**Written request**
How does the data below read from its first line through the line containing "const TUBE_CLEARANCE = 0.3;"? Print those lines exactly.
— BEGIN —
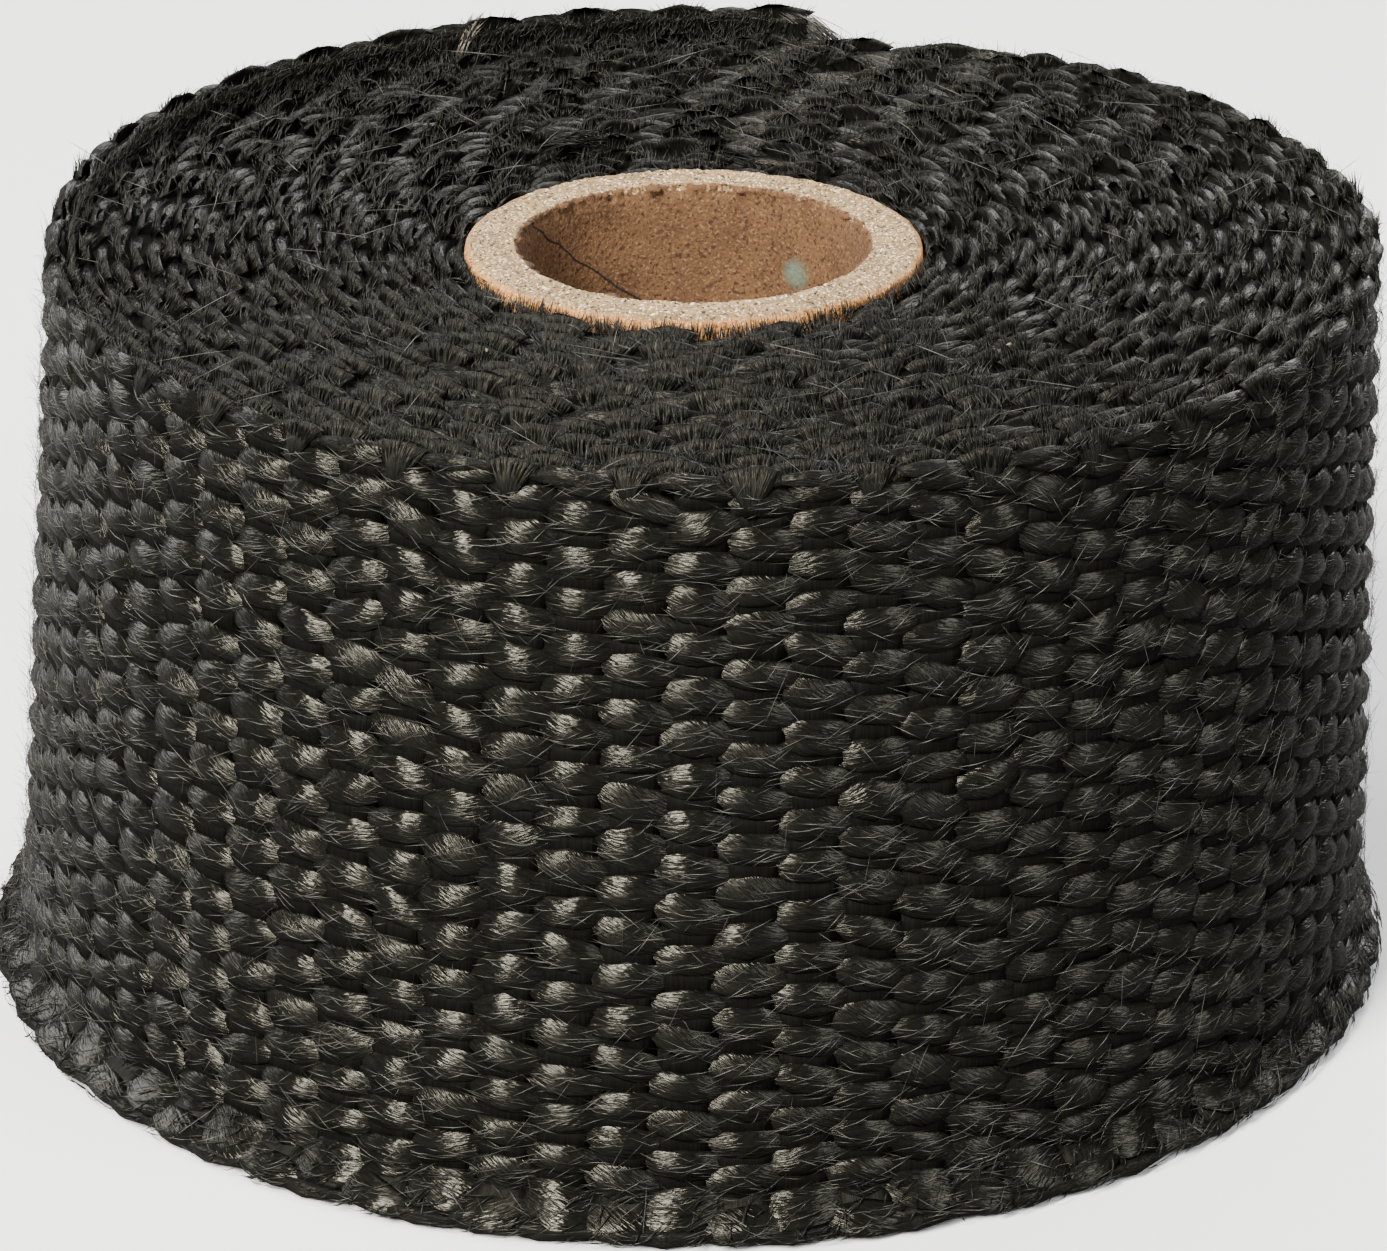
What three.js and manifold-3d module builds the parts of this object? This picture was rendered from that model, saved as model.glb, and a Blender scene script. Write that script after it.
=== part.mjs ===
// A roll of woven glass-fibre exhaust heat wrap, wound on a cardboard tube and standing on one end.
// Millimetres, +Z up. The origin is on the tube's axis, on the floor that the roll stands on.

import * as THREE from 'three';
import { mergeVertices } from 'three/addons/utils/BufferGeometryUtils.js';
import Module from 'manifold-3d';

// Driving dimensions of the tape
const TAPE_WIDTH = 50;            // edge to edge, which is the height of the roll
const TAPE_THICKNESS = 1.19;      // one wound layer, squeezed by the turns over it
const TURNS = 26;                 // layers between the tube and the outside

// Driving dimensions of the cardboard tube
const TUBE_OUTER_DIAMETER = 30.6;
const TUBE_WALL = 3.6;
const TUBE_LENGTH = 49.2;
const TUBE_CHAMFER = 0.3;         // the worn rim of a sawn tube

// Clearance between the first turn and the tube
const TUBE_CLEARANCE = 0.3;

// How the wound edges lie
const GROOVE_DEPTH = 0.6;         // from the crest of a turn's edge down to where it meets the next
const DISH_DEPTH = 1.2;           // the inner turns sit this much lower at the top
const DISH_REACH = 12;            // how far out from the tube that dip is felt
const TOP_DRAW_IN = 2.5;          // the turns are packed this much slimmer at the top rim
const TOP_LEAN = 1.5;             // the outer turns' top edge has slid this far towards +X
const TAIL_BEARING = 81;          // degrees from +X to the cut end of the tape, at the back
const TAIL_RISE = 1.9;            // the last turn has slipped up this much by its cut end
const RISE_FROM = 0.5;            // the share of the last turn at which it starts to slip up
const RISE_TO = 0.75;             // and the share at which it has slipped all the way

// The lower edge of the last turn, pushed outwards into a lip by the roll's weight
const LIP_REACH = 1.35;           // how far it stands out from the wall of the roll
const LIP_EDGE = 0.9;             // thickness of its rim
const LIP_HEIGHT = 3;             // where it leaves the wall
const LIP_ROOT = 1.5;             // turns that it is rooted in

// How finely the round shapes are divided
const ROLL_SEGMENTS = 48;
const TUBE_SEGMENTS = 64;
const WALL_STEPS = 2;

const tubeRadius = TUBE_OUTER_DIAMETER / 2;
const boreRadius = tubeRadius + TUBE_CLEARANCE;
const woundDepth = TURNS * TAPE_THICKNESS;
const rollRadius = boreRadius + woundDepth;

const glassCloth = new THREE.MeshStandardMaterial({ color: 0x1d1c1a, roughness: 0.72, metalness: 0 });
const kraftBoard = new THREE.MeshStandardMaterial({ color: 0xa9825a, roughness: 0.88, metalness: 0 });

const smooth = (value) => THREE.MathUtils.smoothstep(value, 0, 1);

// A closed outline of [radius, height] corners, anticlockwise, turned about the upright axis
function turned(corners, segments) {
  const outline = [...corners, corners[0]].map(([radius, height]) => new THREE.Vector2(radius, height));
  return new THREE.LatheGeometry(outline, segments).rotateX(Math.PI / 2);
}

// The height that the crest of a turn reaches on top: lowest beside the tube
function topCrest(turn) {
  const outwards = smooth(turn * TAPE_THICKNESS / DISH_REACH);
  return TAPE_WIDTH - DISH_DEPTH * (1 - outwards);
}

// A place in the winding, given by the turns counted outwards from the bore, the bearing and the
// height. The turns lie a little tighter towards the top, and the outer ones lean towards +X there.
function placeInRoll(turn, bearing, height) {
  const up = height / TAPE_WIDTH;
  const radius = boreRadius + turn * TAPE_THICKNESS * (1 - up * TOP_DRAW_IN / woundDepth);
  const lean = up * TOP_LEAN * turn / TURNS;
  return new THREE.Vector3(radius * Math.cos(bearing) + lean, radius * Math.sin(bearing), height);
}

// The half section of the roll at one step round it, from the bore outwards. The winding moves out
// by one layer in a full turn, so the layers are counted in whole turns plus that share.
function sectionAt(step) {
  const share = step / ROLL_SEGMENTS;
  const bearing = THREE.MathUtils.degToRad(TAIL_BEARING) - 2 * Math.PI * (step % ROLL_SEGMENTS) / ROLL_SEGMENTS;
  const point = (turn, height) => placeInRoll(turn, bearing, height);
  const slip = TAIL_RISE * smooth((share - RISE_FROM) / (RISE_TO - RISE_FROM));

  const top = [point(0, topCrest(0) - GROOVE_DEPTH)];
  const bottom = [point(0, GROOVE_DEPTH)];
  for (let layer = 0; layer < TURNS; layer += 1) {
    const outer = layer + share;
    const inner = Math.max(0, outer - 1);
    const crest = (inner + outer) / 2;
    const crestHeight = GROOVE_DEPTH * (outer - inner);
    const lift = layer === TURNS - 1 ? slip : 0;
    top.push(point(crest, topCrest(crest) - GROOVE_DEPTH + crestHeight + lift));
    top.push(point(outer, topCrest(outer) - GROOVE_DEPTH + lift));
    bottom.push(point(crest, GROOVE_DEPTH - crestHeight));
    bottom.push(point(outer, GROOVE_DEPTH));
  }

  const rim = top.at(-1).z;
  const wall = [];
  for (let level = 0; level <= WALL_STEPS; level += 1) {
    const height = THREE.MathUtils.lerp(GROOVE_DEPTH, rim, level / WALL_STEPS);
    wall.push(point(TURNS - 1 + share, height));
  }
  return { top, bottom, wall };
}

// The wound tape: its spiral edges on both ends, its wall, its bore and the cut end of the tail
function woundTape() {
  const corners = [];
  const triangle = (a, b, c) => {
    if (a.distanceTo(b) > 0 && b.distanceTo(c) > 0 && c.distanceTo(a) > 0) {
      corners.push(a, b, c);
    }
  };
  const quad = (a, b, c, d) => {
    triangle(a, b, c);
    triangle(a, c, d);
  };
  const strip = (left, right) => {
    for (let i = 1; i < left.length; i += 1) {
      quad(left[i - 1], left[i], right[i], right[i - 1]);
    }
  };

  for (let step = 0; step < ROLL_SEGMENTS; step += 1) {
    const here = sectionAt(step);
    const next = sectionAt(step + 1);
    strip(next.top, here.top);
    strip(here.bottom, next.bottom);
    strip(here.wall, next.wall);
    quad(here.bottom[0], next.bottom[0], next.top[0], here.top[0]);
  }

  const first = sectionAt(0);
  const last = sectionAt(ROLL_SEGMENTS);
  strip(last.wall, first.wall);
  triangle(last.wall.at(-1), last.top.at(-2), first.wall.at(-1));
  triangle(first.wall[0], last.bottom.at(-2), last.wall[0]);

  return new THREE.BufferGeometry().setFromPoints(corners);
}

// The flared lower edge, a flat ring that the roll stands on
function lipRing() {
  const inside = rollRadius - LIP_ROOT * TAPE_THICKNESS;
  const outside = rollRadius + LIP_REACH;
  const wallMeet = rollRadius - TAPE_THICKNESS / 2;
  return turned([[inside, 0], [outside, 0], [outside, LIP_EDGE], [wallMeet, LIP_HEIGHT], [inside, LIP_HEIGHT]],
    ROLL_SEGMENTS).rotateZ(THREE.MathUtils.degToRad(TAIL_BEARING));
}

const wasm = await Module();
wasm.setup();

// A geometry whose shared vertices are merged, as a solid that can be joined
function solidOf(geometry) {
  const bare = geometry.clone();
  bare.deleteAttribute('normal');
  bare.deleteAttribute('uv');
  const merged = mergeVertices(bare);
  const index = merged.index;
  const triangles = [];
  for (let i = 0; i < index.count; i += 3) {
    const [a, b, c] = [index.getX(i), index.getX(i + 1), index.getX(i + 2)];
    if (a !== b && b !== c && c !== a) {
      triangles.push(a, b, c);
    }
  }
  return new wasm.Manifold(new wasm.Mesh({
    numProp: 3,
    vertProperties: new Float32Array(merged.attributes.position.array),
    triVerts: new Uint32Array(triangles),
  }));
}

function geometryOf(solid) {
  const mesh = solid.getMesh();
  const geometry = new THREE.BufferGeometry();
  geometry.setAttribute('position', new THREE.BufferAttribute(mesh.vertProperties, 3));
  geometry.setIndex(new THREE.BufferAttribute(mesh.triVerts, 1));
  geometry.computeVertexNormals();
  return geometry;
}

function wrapRoll() {
  const tape = solidOf(woundTape());
  const lip = solidOf(lipRing());
  const mesh = new THREE.Mesh(geometryOf(tape.add(lip)), glassCloth);
  mesh.name = 'wrap_roll';
  return mesh;
}

// The cardboard tube, chamfered a little at its four rims
function cardboardCore() {
  const outer = tubeRadius;
  const inner = tubeRadius - TUBE_WALL;
  const geometry = turned([
    [inner + TUBE_CHAMFER, 0],
    [outer - TUBE_CHAMFER, 0],
    [outer, TUBE_CHAMFER],
    [outer, TUBE_LENGTH - TUBE_CHAMFER],
    [outer - TUBE_CHAMFER, TUBE_LENGTH],
    [inner + TUBE_CHAMFER, TUBE_LENGTH],
    [inner, TUBE_LENGTH - TUBE_CHAMFER],
    [inner, TUBE_CHAMFER],
  ], TUBE_SEGMENTS);
  const mesh = new THREE.Mesh(geometry, kraftBoard);
  mesh.name = 'cardboard_core';
  return mesh;
}

const heatWrapRoll = new THREE.Group();
heatWrapRoll.add(wrapRoll(), cardboardCore());

export default heatWrapRoll;
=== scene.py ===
# %% [markdown]
# # A roll of exhaust heat wrap on a cardboard core
# Exhaust heat wrap is a coarse tape, woven from black-dyed glass or basalt yarn and wound on a
# short cardboard tube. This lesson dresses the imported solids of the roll: a spiral of tape and a
# tube. We load the solids first, because every yarn below is laid on the sizes that they have.

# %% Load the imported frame
import math

import bpy
import numpy as np
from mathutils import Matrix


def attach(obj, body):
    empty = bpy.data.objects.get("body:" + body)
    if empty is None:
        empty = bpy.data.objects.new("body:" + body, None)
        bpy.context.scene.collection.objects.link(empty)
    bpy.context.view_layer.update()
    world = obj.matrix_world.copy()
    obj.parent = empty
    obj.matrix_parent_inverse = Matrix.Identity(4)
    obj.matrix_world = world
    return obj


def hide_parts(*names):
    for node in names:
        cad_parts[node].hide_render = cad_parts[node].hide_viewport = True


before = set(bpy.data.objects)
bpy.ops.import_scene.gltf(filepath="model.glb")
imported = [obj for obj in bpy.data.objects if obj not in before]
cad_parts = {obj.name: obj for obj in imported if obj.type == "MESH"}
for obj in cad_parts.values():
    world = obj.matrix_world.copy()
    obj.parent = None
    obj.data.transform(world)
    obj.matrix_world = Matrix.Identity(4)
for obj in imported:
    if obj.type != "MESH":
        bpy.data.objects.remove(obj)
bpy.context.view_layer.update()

# %% [markdown]
# ## Sizes of the roll
# All lengths below are in millimetres, as a maker would read them from a ruler, and are turned
# into metres only where a mesh is made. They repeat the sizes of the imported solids. Only the
# loose outer turns, the foot and the lip are the photograph's own, finer than the solids.

# %% Tape, winding and tube sizes
TAPE_WIDTH = 50.0
TAPE_THICKNESS = 1.19
TURNS = 26
TUBE_RADIUS = 15.3
BORE_RADIUS = 11.7
TUBE_LENGTH = 49.2
START_RADIUS = TUBE_RADIUS + 0.3
WOUND_DEPTH = TURNS * TAPE_THICKNESS
DISH_DEPTH = 1.2
DISH_REACH = 12.0
TOP_DRAW_IN = 2.5
TOP_LEAN = 1.5
TAIL_BEARING = math.radians(81)
TAIL_RISE = 1.9
FOOT_RADIUS = 48.1
LIP_HEIGHT = 2.5
LIP_FLAT = 0.6
LIP_UNEVEN = 0.7
SLACK = 0.75
RISE_FROM, RISE_OVER = 0.62, 0.19
RIGHT_RIM_RISE = 0.8
print("wall radius", START_RADIUS + WOUND_DEPTH, "mm")

# %% [markdown]
# ## Where a point of the tape lies
# The tape is one long spiral. A place on it is given by how many turns have been wound so far, by
# its height, and by how far it stands off the middle of the tape. Three small functions turn
# that into a point, so each yarn can be thought of as lying on a flat strip of cloth.

# %% From turns and height to a point
def smooth(share):
    """An S-shaped ramp from 0 to 1."""
    share = np.clip(share, 0, 1)
    return share * share * (3 - 2 * share)


def bearing_at(turns):
    """Direction from the axis: the tape is wound clockwise, seen from above."""
    return TAIL_BEARING - 2 * np.pi * (np.asarray(turns) - (TURNS - 1))


def crest_at(turns):
    """Height of the tape's upper edge. The winding dishes near the tube, and its end rides up."""
    turns = np.asarray(turns, float)
    dish = DISH_DEPTH * (1 - smooth(turns * TAPE_THICKNESS / DISH_REACH))
    rise = TAIL_RISE * smooth((turns - (TURNS - 1) - RISE_FROM) / RISE_OVER)
    side = (np.degrees(bearing_at(turns)) + 180) % 360 - 180
    right = smooth((75 - side) / 25) * smooth((side + 45) / 40)
    rise = rise + RIGHT_RIM_RISE * right * smooth((turns - 22) / 3) * (1 - smooth((turns - 25.3) / 0.2))
    return TAPE_WIDTH - dish + rise


def slack_at(turns):
    """The outer turns are loose: they stand out this much more than a tight winding."""
    return (SLACK + 0.12 * np.cos(bearing_at(turns))) * smooth((turns - 16) / 9)


def roll_point(turns, height, off=0.0):
    """Point on the middle of the tape, moved off it by so many millimetres, away from the axis."""
    turns, height, off = np.broadcast_arrays(np.asarray(turns, float), height, off)
    up = height / TAPE_WIDTH
    layer = turns - 0.5
    radius = START_RADIUS + layer * TAPE_THICKNESS * (1 - up * TOP_DRAW_IN / WOUND_DEPTH) + off
    radius = radius + slack_at(turns)
    angle = bearing_at(turns)
    lean = up * TOP_LEAN * layer / TURNS
    return np.stack([radius * np.cos(angle) + lean, radius * np.sin(angle), height], -1)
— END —
**Answer to the task**
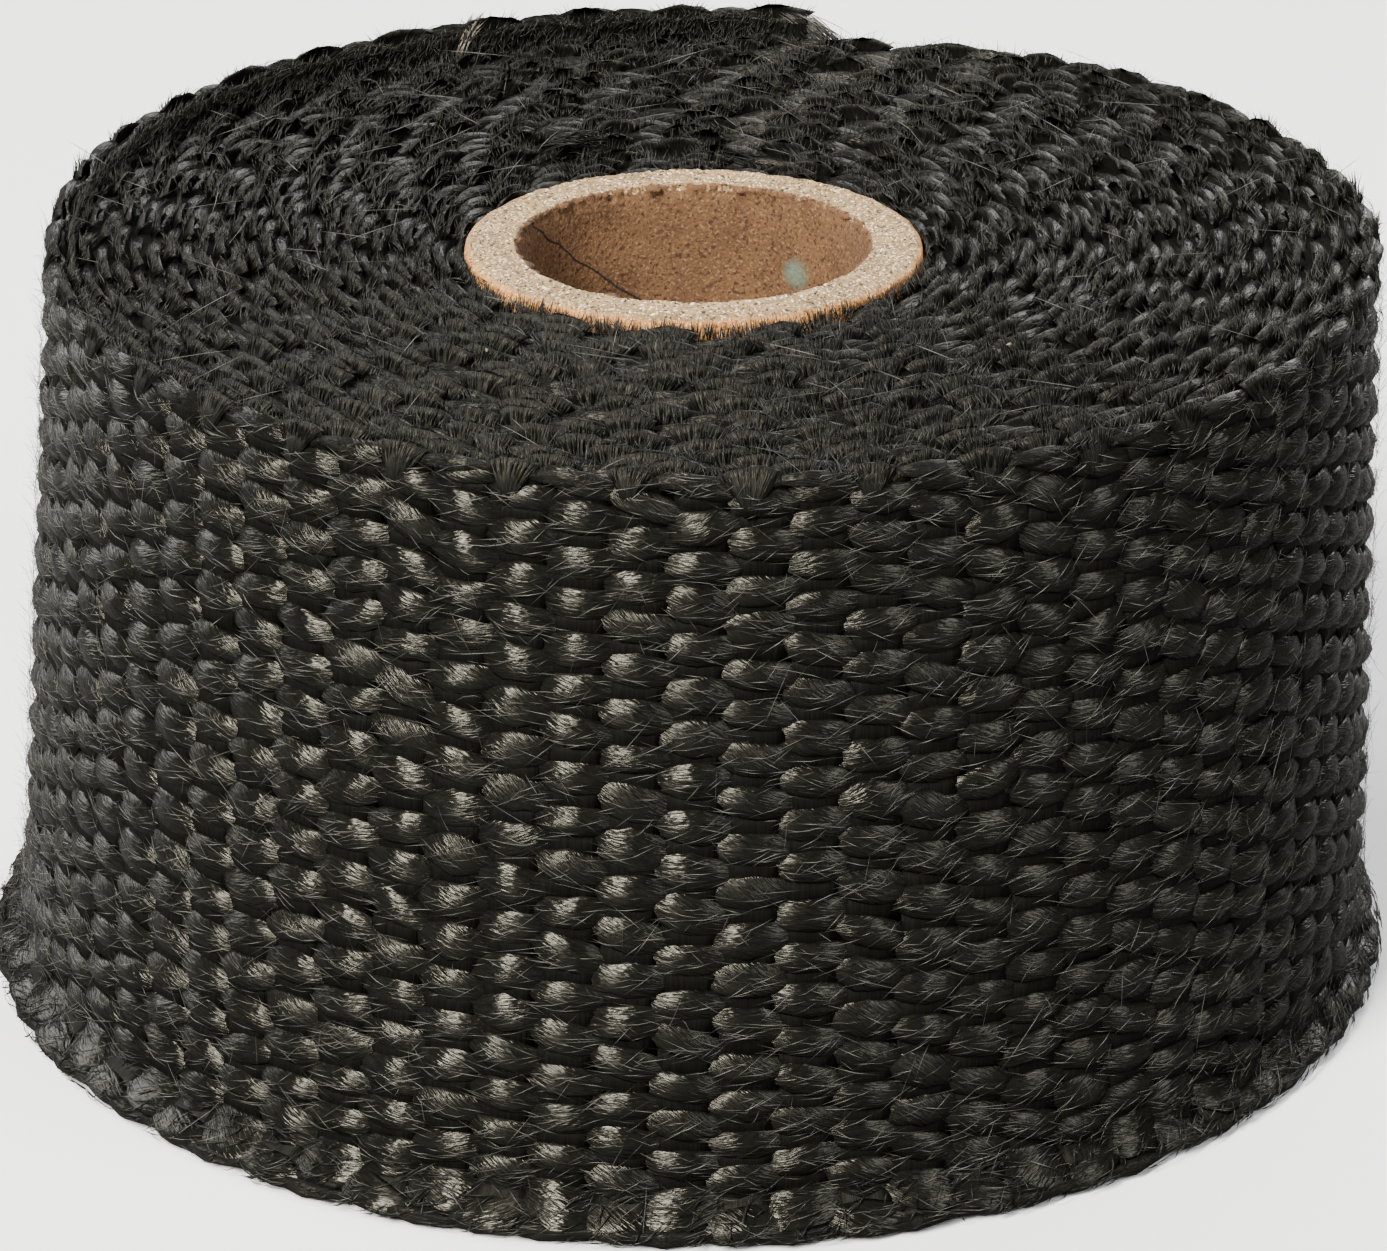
What three.js and manifold-3d module builds the parts of this object? This picture was rendered from that model, saved as model.glb, and a Blender scene script. Write that script after it.
=== part.mjs ===
// A roll of woven glass-fibre exhaust heat wrap, wound on a cardboard tube and standing on one end.
// Millimetres, +Z up. The origin is on the tube's axis, on the floor that the roll stands on.

import * as THREE from 'three';
import { mergeVertices } from 'three/addons/utils/BufferGeometryUtils.js';
import Module from 'manifold-3d';

// Driving dimensions of the tape
const TAPE_WIDTH = 50;            // edge to edge, which is the height of the roll
const TAPE_THICKNESS = 1.19;      // one wound layer, squeezed by the turns over it
const TURNS = 26;                 // layers between the tube and the outside

// Driving dimensions of the cardboard tube
const TUBE_OUTER_DIAMETER = 30.6;
const TUBE_WALL = 3.6;
const TUBE_LENGTH = 49.2;
const TUBE_CHAMFER = 0.3;         // the worn rim of a sawn tube

// Clearance between the first turn and the tube
const TUBE_CLEARANCE = 0.3;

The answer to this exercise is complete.